| Exercise |
Set out every line bearing the string "scene".

| Recorded data |
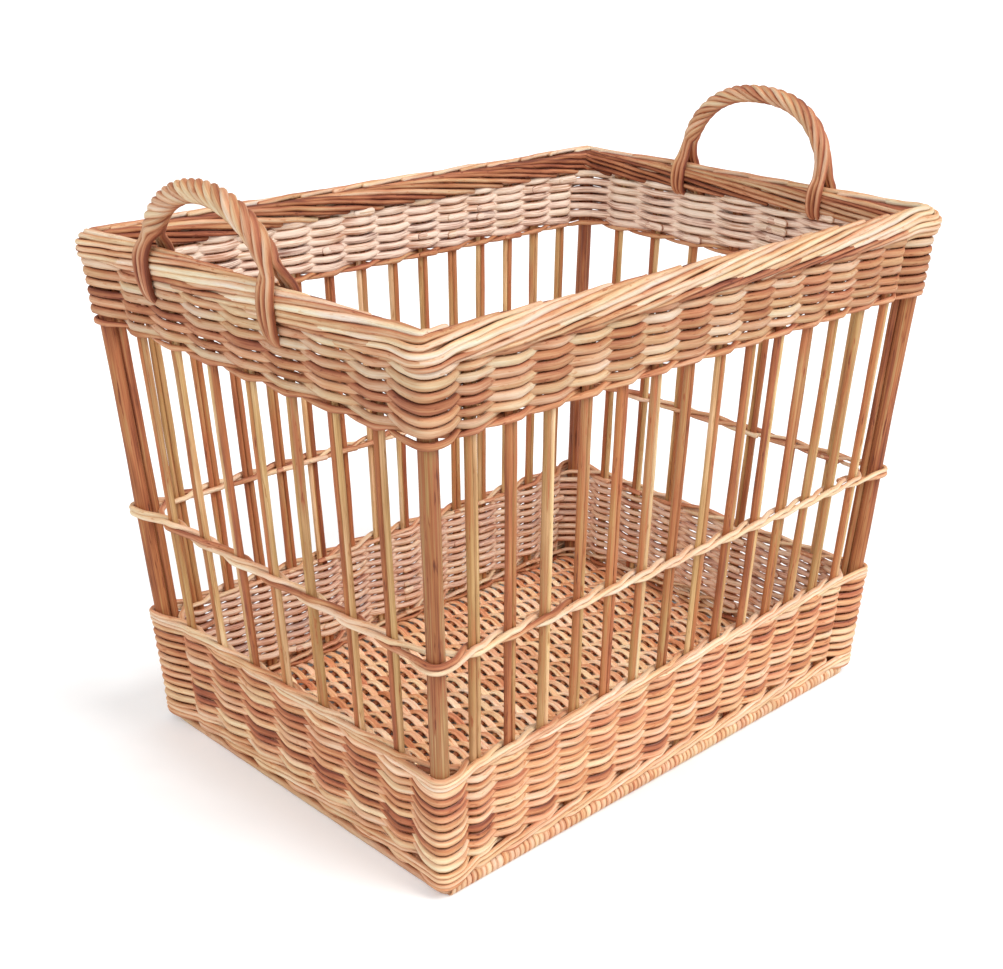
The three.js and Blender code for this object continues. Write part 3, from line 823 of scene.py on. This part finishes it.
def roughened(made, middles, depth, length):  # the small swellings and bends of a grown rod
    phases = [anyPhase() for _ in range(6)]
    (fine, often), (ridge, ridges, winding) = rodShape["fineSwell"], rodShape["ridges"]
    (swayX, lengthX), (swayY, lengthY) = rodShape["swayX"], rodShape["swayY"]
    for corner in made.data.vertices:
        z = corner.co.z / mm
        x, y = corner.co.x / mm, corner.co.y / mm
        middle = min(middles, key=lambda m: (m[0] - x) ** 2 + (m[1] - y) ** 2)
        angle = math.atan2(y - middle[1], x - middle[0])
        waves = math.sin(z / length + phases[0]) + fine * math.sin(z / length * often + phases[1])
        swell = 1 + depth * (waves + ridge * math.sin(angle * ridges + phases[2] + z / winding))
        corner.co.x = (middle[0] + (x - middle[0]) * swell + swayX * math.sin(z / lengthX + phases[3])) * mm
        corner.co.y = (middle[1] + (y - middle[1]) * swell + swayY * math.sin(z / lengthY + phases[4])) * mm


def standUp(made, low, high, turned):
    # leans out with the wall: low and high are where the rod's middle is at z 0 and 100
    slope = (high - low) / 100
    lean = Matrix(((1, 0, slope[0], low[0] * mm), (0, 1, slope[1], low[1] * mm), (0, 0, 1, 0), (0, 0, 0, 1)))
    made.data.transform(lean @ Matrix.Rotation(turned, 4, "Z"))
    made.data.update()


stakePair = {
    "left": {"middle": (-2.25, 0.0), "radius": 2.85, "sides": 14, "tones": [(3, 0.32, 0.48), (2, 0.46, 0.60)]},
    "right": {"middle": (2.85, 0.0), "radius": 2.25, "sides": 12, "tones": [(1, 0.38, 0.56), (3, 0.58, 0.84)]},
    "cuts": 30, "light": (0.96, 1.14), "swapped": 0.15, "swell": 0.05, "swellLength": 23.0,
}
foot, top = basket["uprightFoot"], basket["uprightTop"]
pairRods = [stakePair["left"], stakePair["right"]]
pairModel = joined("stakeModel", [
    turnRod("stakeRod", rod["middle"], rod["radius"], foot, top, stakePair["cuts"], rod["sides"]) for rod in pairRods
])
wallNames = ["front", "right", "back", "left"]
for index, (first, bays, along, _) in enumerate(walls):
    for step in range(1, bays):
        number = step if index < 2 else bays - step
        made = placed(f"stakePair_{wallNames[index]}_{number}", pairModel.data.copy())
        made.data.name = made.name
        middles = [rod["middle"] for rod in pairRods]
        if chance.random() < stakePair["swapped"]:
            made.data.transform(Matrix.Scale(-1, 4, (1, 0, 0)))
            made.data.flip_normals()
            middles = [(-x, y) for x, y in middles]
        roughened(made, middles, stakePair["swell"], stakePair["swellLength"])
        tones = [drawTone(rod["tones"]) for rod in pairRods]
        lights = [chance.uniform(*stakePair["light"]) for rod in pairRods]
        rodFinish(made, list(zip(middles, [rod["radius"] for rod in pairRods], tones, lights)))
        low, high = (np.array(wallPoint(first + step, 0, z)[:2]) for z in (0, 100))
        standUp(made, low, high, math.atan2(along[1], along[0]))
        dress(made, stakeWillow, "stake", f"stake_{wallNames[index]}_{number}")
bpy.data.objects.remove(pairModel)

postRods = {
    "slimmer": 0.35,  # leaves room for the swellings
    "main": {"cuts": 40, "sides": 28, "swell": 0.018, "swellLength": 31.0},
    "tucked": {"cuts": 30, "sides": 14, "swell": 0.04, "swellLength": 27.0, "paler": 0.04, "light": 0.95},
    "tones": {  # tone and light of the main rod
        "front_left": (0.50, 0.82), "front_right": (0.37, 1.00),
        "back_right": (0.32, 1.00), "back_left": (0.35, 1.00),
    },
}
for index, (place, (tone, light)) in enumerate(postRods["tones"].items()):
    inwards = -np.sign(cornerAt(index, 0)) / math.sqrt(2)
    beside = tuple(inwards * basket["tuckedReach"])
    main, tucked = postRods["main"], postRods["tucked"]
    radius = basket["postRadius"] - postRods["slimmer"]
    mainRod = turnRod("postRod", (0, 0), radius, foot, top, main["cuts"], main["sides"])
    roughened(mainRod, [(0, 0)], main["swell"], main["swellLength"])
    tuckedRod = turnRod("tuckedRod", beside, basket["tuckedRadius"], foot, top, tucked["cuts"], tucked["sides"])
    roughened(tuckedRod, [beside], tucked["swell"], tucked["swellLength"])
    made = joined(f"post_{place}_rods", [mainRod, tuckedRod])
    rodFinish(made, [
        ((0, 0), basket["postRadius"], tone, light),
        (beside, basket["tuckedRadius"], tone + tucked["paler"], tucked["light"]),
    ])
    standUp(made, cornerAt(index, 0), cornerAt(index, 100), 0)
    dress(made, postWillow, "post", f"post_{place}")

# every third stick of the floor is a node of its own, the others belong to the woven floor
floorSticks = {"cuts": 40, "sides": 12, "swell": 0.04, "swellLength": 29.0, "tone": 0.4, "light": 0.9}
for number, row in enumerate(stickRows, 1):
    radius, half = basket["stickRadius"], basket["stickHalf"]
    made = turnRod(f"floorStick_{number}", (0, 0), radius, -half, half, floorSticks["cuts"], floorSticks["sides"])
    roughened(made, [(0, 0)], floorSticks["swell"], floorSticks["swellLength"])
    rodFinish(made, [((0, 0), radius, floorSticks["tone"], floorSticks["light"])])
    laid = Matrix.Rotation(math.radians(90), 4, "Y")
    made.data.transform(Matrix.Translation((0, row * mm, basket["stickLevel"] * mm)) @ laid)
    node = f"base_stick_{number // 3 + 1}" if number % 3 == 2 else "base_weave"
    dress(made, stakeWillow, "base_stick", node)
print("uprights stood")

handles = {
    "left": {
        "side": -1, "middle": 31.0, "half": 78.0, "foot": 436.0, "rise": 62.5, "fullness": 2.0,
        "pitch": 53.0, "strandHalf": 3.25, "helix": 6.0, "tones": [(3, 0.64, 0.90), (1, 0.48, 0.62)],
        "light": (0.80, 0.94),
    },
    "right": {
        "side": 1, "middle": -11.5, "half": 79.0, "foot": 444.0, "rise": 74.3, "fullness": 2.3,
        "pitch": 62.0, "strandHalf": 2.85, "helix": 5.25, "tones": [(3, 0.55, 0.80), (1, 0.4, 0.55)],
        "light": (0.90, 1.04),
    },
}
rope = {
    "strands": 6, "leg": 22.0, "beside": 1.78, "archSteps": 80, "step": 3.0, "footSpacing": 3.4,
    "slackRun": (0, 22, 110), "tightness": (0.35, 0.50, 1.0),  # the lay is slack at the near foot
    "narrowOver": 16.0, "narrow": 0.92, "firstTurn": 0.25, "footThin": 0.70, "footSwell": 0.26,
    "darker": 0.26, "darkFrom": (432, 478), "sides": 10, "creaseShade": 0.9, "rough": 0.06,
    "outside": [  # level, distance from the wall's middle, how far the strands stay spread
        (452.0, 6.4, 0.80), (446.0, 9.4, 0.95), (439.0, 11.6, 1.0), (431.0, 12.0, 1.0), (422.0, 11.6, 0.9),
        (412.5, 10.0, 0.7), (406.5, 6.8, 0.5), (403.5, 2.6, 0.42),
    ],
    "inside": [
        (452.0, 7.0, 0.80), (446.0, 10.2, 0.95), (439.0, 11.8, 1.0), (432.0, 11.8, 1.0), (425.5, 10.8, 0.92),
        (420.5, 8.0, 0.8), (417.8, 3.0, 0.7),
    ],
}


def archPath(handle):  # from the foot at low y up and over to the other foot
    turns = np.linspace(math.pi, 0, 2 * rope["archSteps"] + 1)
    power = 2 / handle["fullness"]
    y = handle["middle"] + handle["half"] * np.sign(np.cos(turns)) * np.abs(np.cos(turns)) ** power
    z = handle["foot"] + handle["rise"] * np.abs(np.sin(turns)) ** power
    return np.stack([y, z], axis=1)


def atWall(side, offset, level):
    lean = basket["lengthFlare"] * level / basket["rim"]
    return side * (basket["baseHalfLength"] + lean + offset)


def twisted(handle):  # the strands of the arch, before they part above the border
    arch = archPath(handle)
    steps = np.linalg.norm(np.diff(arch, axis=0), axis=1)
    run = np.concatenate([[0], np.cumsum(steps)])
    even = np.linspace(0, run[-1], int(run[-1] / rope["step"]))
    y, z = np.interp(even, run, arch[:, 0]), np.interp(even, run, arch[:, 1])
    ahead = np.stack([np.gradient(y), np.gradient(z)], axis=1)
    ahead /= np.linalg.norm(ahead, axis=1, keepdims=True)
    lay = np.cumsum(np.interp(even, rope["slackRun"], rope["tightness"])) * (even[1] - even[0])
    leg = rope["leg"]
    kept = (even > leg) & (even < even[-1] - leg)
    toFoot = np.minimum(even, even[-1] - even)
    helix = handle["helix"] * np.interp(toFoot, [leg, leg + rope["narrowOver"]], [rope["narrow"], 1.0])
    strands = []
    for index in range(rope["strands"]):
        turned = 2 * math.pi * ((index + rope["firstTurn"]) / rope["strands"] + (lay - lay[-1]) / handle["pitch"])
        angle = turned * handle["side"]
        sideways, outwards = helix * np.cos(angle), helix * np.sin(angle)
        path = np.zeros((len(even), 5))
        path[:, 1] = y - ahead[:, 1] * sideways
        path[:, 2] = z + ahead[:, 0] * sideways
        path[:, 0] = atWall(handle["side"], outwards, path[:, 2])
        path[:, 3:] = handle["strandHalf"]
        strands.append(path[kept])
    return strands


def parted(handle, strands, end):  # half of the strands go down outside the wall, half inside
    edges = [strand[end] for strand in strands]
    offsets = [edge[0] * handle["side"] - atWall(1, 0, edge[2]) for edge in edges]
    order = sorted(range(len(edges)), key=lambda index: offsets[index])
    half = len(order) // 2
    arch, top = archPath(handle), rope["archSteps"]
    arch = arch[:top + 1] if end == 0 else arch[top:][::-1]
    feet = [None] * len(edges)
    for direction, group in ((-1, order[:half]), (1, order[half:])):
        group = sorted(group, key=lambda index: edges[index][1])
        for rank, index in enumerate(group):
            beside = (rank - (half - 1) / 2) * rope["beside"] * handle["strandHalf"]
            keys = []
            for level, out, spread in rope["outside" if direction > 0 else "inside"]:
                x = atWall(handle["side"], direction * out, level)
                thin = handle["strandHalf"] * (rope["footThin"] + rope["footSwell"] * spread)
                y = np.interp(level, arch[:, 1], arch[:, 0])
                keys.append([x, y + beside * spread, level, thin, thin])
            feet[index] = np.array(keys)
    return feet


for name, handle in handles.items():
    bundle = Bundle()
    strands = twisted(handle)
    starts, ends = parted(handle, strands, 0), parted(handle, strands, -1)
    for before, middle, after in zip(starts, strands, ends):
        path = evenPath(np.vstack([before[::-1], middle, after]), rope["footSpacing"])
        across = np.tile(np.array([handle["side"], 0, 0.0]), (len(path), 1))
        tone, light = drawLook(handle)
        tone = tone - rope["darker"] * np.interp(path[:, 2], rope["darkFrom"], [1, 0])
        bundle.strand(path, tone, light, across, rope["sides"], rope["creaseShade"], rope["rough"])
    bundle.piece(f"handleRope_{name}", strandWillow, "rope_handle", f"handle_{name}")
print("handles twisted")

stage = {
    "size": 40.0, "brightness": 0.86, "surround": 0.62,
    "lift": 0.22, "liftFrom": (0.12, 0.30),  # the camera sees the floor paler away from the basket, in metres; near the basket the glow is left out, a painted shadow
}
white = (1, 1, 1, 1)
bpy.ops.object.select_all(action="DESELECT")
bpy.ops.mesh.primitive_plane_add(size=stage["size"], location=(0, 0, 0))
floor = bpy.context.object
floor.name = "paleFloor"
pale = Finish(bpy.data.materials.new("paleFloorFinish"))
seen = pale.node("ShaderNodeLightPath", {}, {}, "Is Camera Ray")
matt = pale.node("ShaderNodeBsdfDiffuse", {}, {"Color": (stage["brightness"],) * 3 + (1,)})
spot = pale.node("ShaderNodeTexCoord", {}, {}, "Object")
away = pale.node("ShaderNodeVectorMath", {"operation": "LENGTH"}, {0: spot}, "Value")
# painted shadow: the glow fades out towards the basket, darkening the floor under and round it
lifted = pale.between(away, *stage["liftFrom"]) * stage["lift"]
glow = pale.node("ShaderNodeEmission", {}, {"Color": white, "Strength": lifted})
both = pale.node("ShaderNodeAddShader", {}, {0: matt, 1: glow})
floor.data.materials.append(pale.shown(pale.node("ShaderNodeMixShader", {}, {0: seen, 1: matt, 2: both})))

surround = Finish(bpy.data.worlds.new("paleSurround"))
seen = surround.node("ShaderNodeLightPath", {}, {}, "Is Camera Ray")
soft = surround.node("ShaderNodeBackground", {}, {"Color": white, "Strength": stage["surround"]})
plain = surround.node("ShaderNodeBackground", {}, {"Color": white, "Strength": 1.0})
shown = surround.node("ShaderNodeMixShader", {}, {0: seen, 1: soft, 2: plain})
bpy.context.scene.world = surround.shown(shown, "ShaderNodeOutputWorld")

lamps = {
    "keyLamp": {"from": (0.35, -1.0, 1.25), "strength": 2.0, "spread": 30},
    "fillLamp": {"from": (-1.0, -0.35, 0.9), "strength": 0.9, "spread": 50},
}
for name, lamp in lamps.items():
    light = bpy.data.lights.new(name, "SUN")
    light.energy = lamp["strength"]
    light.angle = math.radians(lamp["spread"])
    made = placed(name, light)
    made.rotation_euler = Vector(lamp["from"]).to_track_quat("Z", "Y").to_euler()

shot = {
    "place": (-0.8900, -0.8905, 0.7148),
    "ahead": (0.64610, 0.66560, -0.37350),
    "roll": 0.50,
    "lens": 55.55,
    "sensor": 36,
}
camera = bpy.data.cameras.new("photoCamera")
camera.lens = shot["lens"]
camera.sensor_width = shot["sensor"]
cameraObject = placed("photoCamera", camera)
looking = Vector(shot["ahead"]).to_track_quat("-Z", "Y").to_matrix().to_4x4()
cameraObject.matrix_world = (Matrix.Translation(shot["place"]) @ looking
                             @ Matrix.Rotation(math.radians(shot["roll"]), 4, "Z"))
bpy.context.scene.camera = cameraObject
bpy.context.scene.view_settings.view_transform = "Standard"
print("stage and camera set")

| Task answer |
The three.js and Blender code for this object continues. Write part 3, from line 823 of scene.py on. This part finishes it.
bpy.context.scene.world = surround.shown(shown, "ShaderNodeOutputWorld")
bpy.context.scene.camera = cameraObject
bpy.context.scene.view_settings.view_transform = "Standard"